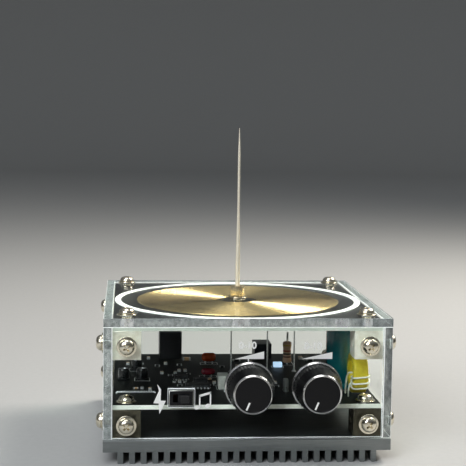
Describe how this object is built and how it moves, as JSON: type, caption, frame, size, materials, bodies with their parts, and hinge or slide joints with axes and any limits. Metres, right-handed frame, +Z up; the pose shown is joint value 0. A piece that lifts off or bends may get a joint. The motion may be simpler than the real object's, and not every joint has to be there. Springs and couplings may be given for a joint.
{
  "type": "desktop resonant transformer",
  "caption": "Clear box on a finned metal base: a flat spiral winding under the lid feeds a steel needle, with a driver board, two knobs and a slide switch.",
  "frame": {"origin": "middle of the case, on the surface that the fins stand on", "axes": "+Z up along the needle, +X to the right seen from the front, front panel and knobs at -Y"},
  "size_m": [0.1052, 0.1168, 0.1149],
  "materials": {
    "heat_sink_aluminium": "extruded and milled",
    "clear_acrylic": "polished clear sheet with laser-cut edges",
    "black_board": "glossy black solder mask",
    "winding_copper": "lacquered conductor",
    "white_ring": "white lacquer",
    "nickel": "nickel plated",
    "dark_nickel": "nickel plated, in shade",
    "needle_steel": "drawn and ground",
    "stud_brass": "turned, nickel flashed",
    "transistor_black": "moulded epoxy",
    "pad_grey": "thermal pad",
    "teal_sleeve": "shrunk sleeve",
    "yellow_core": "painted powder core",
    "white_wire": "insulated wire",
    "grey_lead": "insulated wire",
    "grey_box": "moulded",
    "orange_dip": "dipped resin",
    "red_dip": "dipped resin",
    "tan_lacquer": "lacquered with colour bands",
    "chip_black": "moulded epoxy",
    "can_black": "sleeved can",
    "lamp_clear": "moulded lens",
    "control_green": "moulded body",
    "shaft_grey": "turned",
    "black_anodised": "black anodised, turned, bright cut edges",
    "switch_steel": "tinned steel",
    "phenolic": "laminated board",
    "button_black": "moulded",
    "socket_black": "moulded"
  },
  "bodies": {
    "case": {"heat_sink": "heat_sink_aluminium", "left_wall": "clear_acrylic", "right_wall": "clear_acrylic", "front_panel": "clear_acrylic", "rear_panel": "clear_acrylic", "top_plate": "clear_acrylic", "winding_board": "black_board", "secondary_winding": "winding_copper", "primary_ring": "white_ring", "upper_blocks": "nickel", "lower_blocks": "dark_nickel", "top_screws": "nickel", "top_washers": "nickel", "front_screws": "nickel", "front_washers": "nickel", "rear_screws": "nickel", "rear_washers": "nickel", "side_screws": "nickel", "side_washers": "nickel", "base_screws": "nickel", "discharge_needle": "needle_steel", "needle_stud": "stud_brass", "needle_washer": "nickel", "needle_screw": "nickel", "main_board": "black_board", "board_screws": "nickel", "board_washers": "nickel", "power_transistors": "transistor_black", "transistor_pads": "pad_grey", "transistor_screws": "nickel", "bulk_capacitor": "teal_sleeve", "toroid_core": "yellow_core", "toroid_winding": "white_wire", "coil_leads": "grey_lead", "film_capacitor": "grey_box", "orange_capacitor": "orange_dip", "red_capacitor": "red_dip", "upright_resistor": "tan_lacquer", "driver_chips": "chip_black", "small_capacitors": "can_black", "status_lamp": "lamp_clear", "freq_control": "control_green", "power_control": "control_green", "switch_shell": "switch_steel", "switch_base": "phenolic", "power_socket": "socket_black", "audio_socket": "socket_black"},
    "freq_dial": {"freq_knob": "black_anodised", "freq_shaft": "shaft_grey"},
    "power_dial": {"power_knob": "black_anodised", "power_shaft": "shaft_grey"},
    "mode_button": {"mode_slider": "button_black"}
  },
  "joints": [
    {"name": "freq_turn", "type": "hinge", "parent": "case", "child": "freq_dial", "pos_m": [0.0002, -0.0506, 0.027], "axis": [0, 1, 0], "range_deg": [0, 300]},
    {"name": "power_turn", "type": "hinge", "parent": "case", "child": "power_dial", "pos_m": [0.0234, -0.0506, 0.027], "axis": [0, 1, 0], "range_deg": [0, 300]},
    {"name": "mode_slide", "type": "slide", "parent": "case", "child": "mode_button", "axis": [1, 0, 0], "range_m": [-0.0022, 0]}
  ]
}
|---|
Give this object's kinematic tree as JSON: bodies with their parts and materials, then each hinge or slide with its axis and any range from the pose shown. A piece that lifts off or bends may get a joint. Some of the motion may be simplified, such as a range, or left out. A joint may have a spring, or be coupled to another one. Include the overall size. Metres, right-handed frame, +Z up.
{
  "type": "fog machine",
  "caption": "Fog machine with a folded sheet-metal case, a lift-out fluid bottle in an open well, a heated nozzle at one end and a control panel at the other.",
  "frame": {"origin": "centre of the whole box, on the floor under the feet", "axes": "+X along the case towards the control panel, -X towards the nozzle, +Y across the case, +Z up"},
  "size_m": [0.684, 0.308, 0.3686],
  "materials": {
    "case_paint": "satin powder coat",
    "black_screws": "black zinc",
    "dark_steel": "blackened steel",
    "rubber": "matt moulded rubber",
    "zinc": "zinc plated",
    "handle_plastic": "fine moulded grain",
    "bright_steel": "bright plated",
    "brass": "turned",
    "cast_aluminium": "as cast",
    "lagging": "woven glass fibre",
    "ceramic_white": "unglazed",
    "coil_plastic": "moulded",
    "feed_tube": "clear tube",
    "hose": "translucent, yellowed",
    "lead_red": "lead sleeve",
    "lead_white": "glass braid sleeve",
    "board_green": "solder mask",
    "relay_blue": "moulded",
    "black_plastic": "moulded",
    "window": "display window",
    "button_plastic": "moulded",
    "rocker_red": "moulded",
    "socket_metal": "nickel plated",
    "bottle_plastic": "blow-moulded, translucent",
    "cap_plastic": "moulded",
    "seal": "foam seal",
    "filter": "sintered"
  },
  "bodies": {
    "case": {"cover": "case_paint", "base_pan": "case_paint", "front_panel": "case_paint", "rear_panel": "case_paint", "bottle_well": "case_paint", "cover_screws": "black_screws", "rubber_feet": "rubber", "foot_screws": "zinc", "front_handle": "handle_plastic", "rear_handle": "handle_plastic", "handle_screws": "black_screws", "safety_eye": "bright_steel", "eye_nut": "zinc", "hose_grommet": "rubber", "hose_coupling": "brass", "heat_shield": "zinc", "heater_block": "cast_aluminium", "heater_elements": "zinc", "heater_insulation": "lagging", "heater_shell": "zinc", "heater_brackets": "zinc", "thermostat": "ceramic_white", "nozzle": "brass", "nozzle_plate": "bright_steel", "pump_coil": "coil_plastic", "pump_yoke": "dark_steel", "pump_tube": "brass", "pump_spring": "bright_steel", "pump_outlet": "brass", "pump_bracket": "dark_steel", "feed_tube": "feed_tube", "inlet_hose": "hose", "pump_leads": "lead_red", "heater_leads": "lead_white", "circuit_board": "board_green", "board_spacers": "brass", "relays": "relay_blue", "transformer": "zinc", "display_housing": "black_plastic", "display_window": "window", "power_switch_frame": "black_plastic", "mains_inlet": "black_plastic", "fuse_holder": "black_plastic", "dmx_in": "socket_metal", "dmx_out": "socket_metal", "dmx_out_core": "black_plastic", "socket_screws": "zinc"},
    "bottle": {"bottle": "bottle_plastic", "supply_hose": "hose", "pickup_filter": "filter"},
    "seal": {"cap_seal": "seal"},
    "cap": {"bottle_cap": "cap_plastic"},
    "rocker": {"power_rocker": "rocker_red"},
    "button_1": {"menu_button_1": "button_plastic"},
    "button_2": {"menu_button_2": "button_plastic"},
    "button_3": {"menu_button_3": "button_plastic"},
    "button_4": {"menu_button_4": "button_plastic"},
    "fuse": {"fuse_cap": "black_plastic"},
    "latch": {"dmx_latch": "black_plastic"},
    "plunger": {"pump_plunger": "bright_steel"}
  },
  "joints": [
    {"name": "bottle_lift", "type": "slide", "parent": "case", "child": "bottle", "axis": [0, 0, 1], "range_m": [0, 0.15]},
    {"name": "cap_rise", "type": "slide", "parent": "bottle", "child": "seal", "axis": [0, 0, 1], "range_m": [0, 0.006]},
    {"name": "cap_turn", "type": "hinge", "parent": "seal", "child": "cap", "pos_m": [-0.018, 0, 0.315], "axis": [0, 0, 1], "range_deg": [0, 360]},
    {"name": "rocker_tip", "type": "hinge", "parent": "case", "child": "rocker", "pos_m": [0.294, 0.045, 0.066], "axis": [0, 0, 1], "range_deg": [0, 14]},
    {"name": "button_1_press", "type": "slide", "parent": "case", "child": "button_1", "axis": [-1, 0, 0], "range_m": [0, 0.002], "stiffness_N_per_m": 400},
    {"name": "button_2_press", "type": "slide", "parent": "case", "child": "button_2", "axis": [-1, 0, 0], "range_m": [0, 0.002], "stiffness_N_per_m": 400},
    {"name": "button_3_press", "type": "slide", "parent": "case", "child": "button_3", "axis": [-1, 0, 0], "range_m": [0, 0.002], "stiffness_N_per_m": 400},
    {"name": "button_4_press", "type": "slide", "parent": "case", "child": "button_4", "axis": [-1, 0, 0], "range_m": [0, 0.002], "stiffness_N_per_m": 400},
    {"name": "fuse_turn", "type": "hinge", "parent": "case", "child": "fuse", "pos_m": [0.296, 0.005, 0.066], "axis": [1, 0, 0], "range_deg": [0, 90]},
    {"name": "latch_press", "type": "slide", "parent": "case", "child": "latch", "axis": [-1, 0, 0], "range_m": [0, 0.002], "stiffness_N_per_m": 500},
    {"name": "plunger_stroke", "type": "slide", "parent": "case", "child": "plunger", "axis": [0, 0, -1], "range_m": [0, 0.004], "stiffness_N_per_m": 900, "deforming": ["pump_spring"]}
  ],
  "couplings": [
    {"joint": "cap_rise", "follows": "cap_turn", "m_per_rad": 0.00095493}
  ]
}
|---|
**Work instructions**
Check every line for "bodies" and show the ones that have it.

**Expected output**
Describe how this object is built and how it moves, as JSON: type, caption, frame, size, materials, bodies with their parts, and hinge or slide joints with axes and any limits. Metres, right-handed frame, +Z up; the pose shown is joint value 0. A piece that lifts off or bends may get a joint. The motion may be simpler than the real object's, and not every joint has to be there. Springs and couplings may be given for a joint.
  "bodies": {
Give this object's kinematic tree as JSON: bodies with their parts and materials, then each hinge or slide with its axis and any range from the pose shown. A piece that lifts off or bends may get a joint. Some of the motion may be simplified, such as a range, or left out. A joint may have a spring, or be coupled to another one. Include the overall size. Metres, right-handed frame, +Z up.
  "bodies": {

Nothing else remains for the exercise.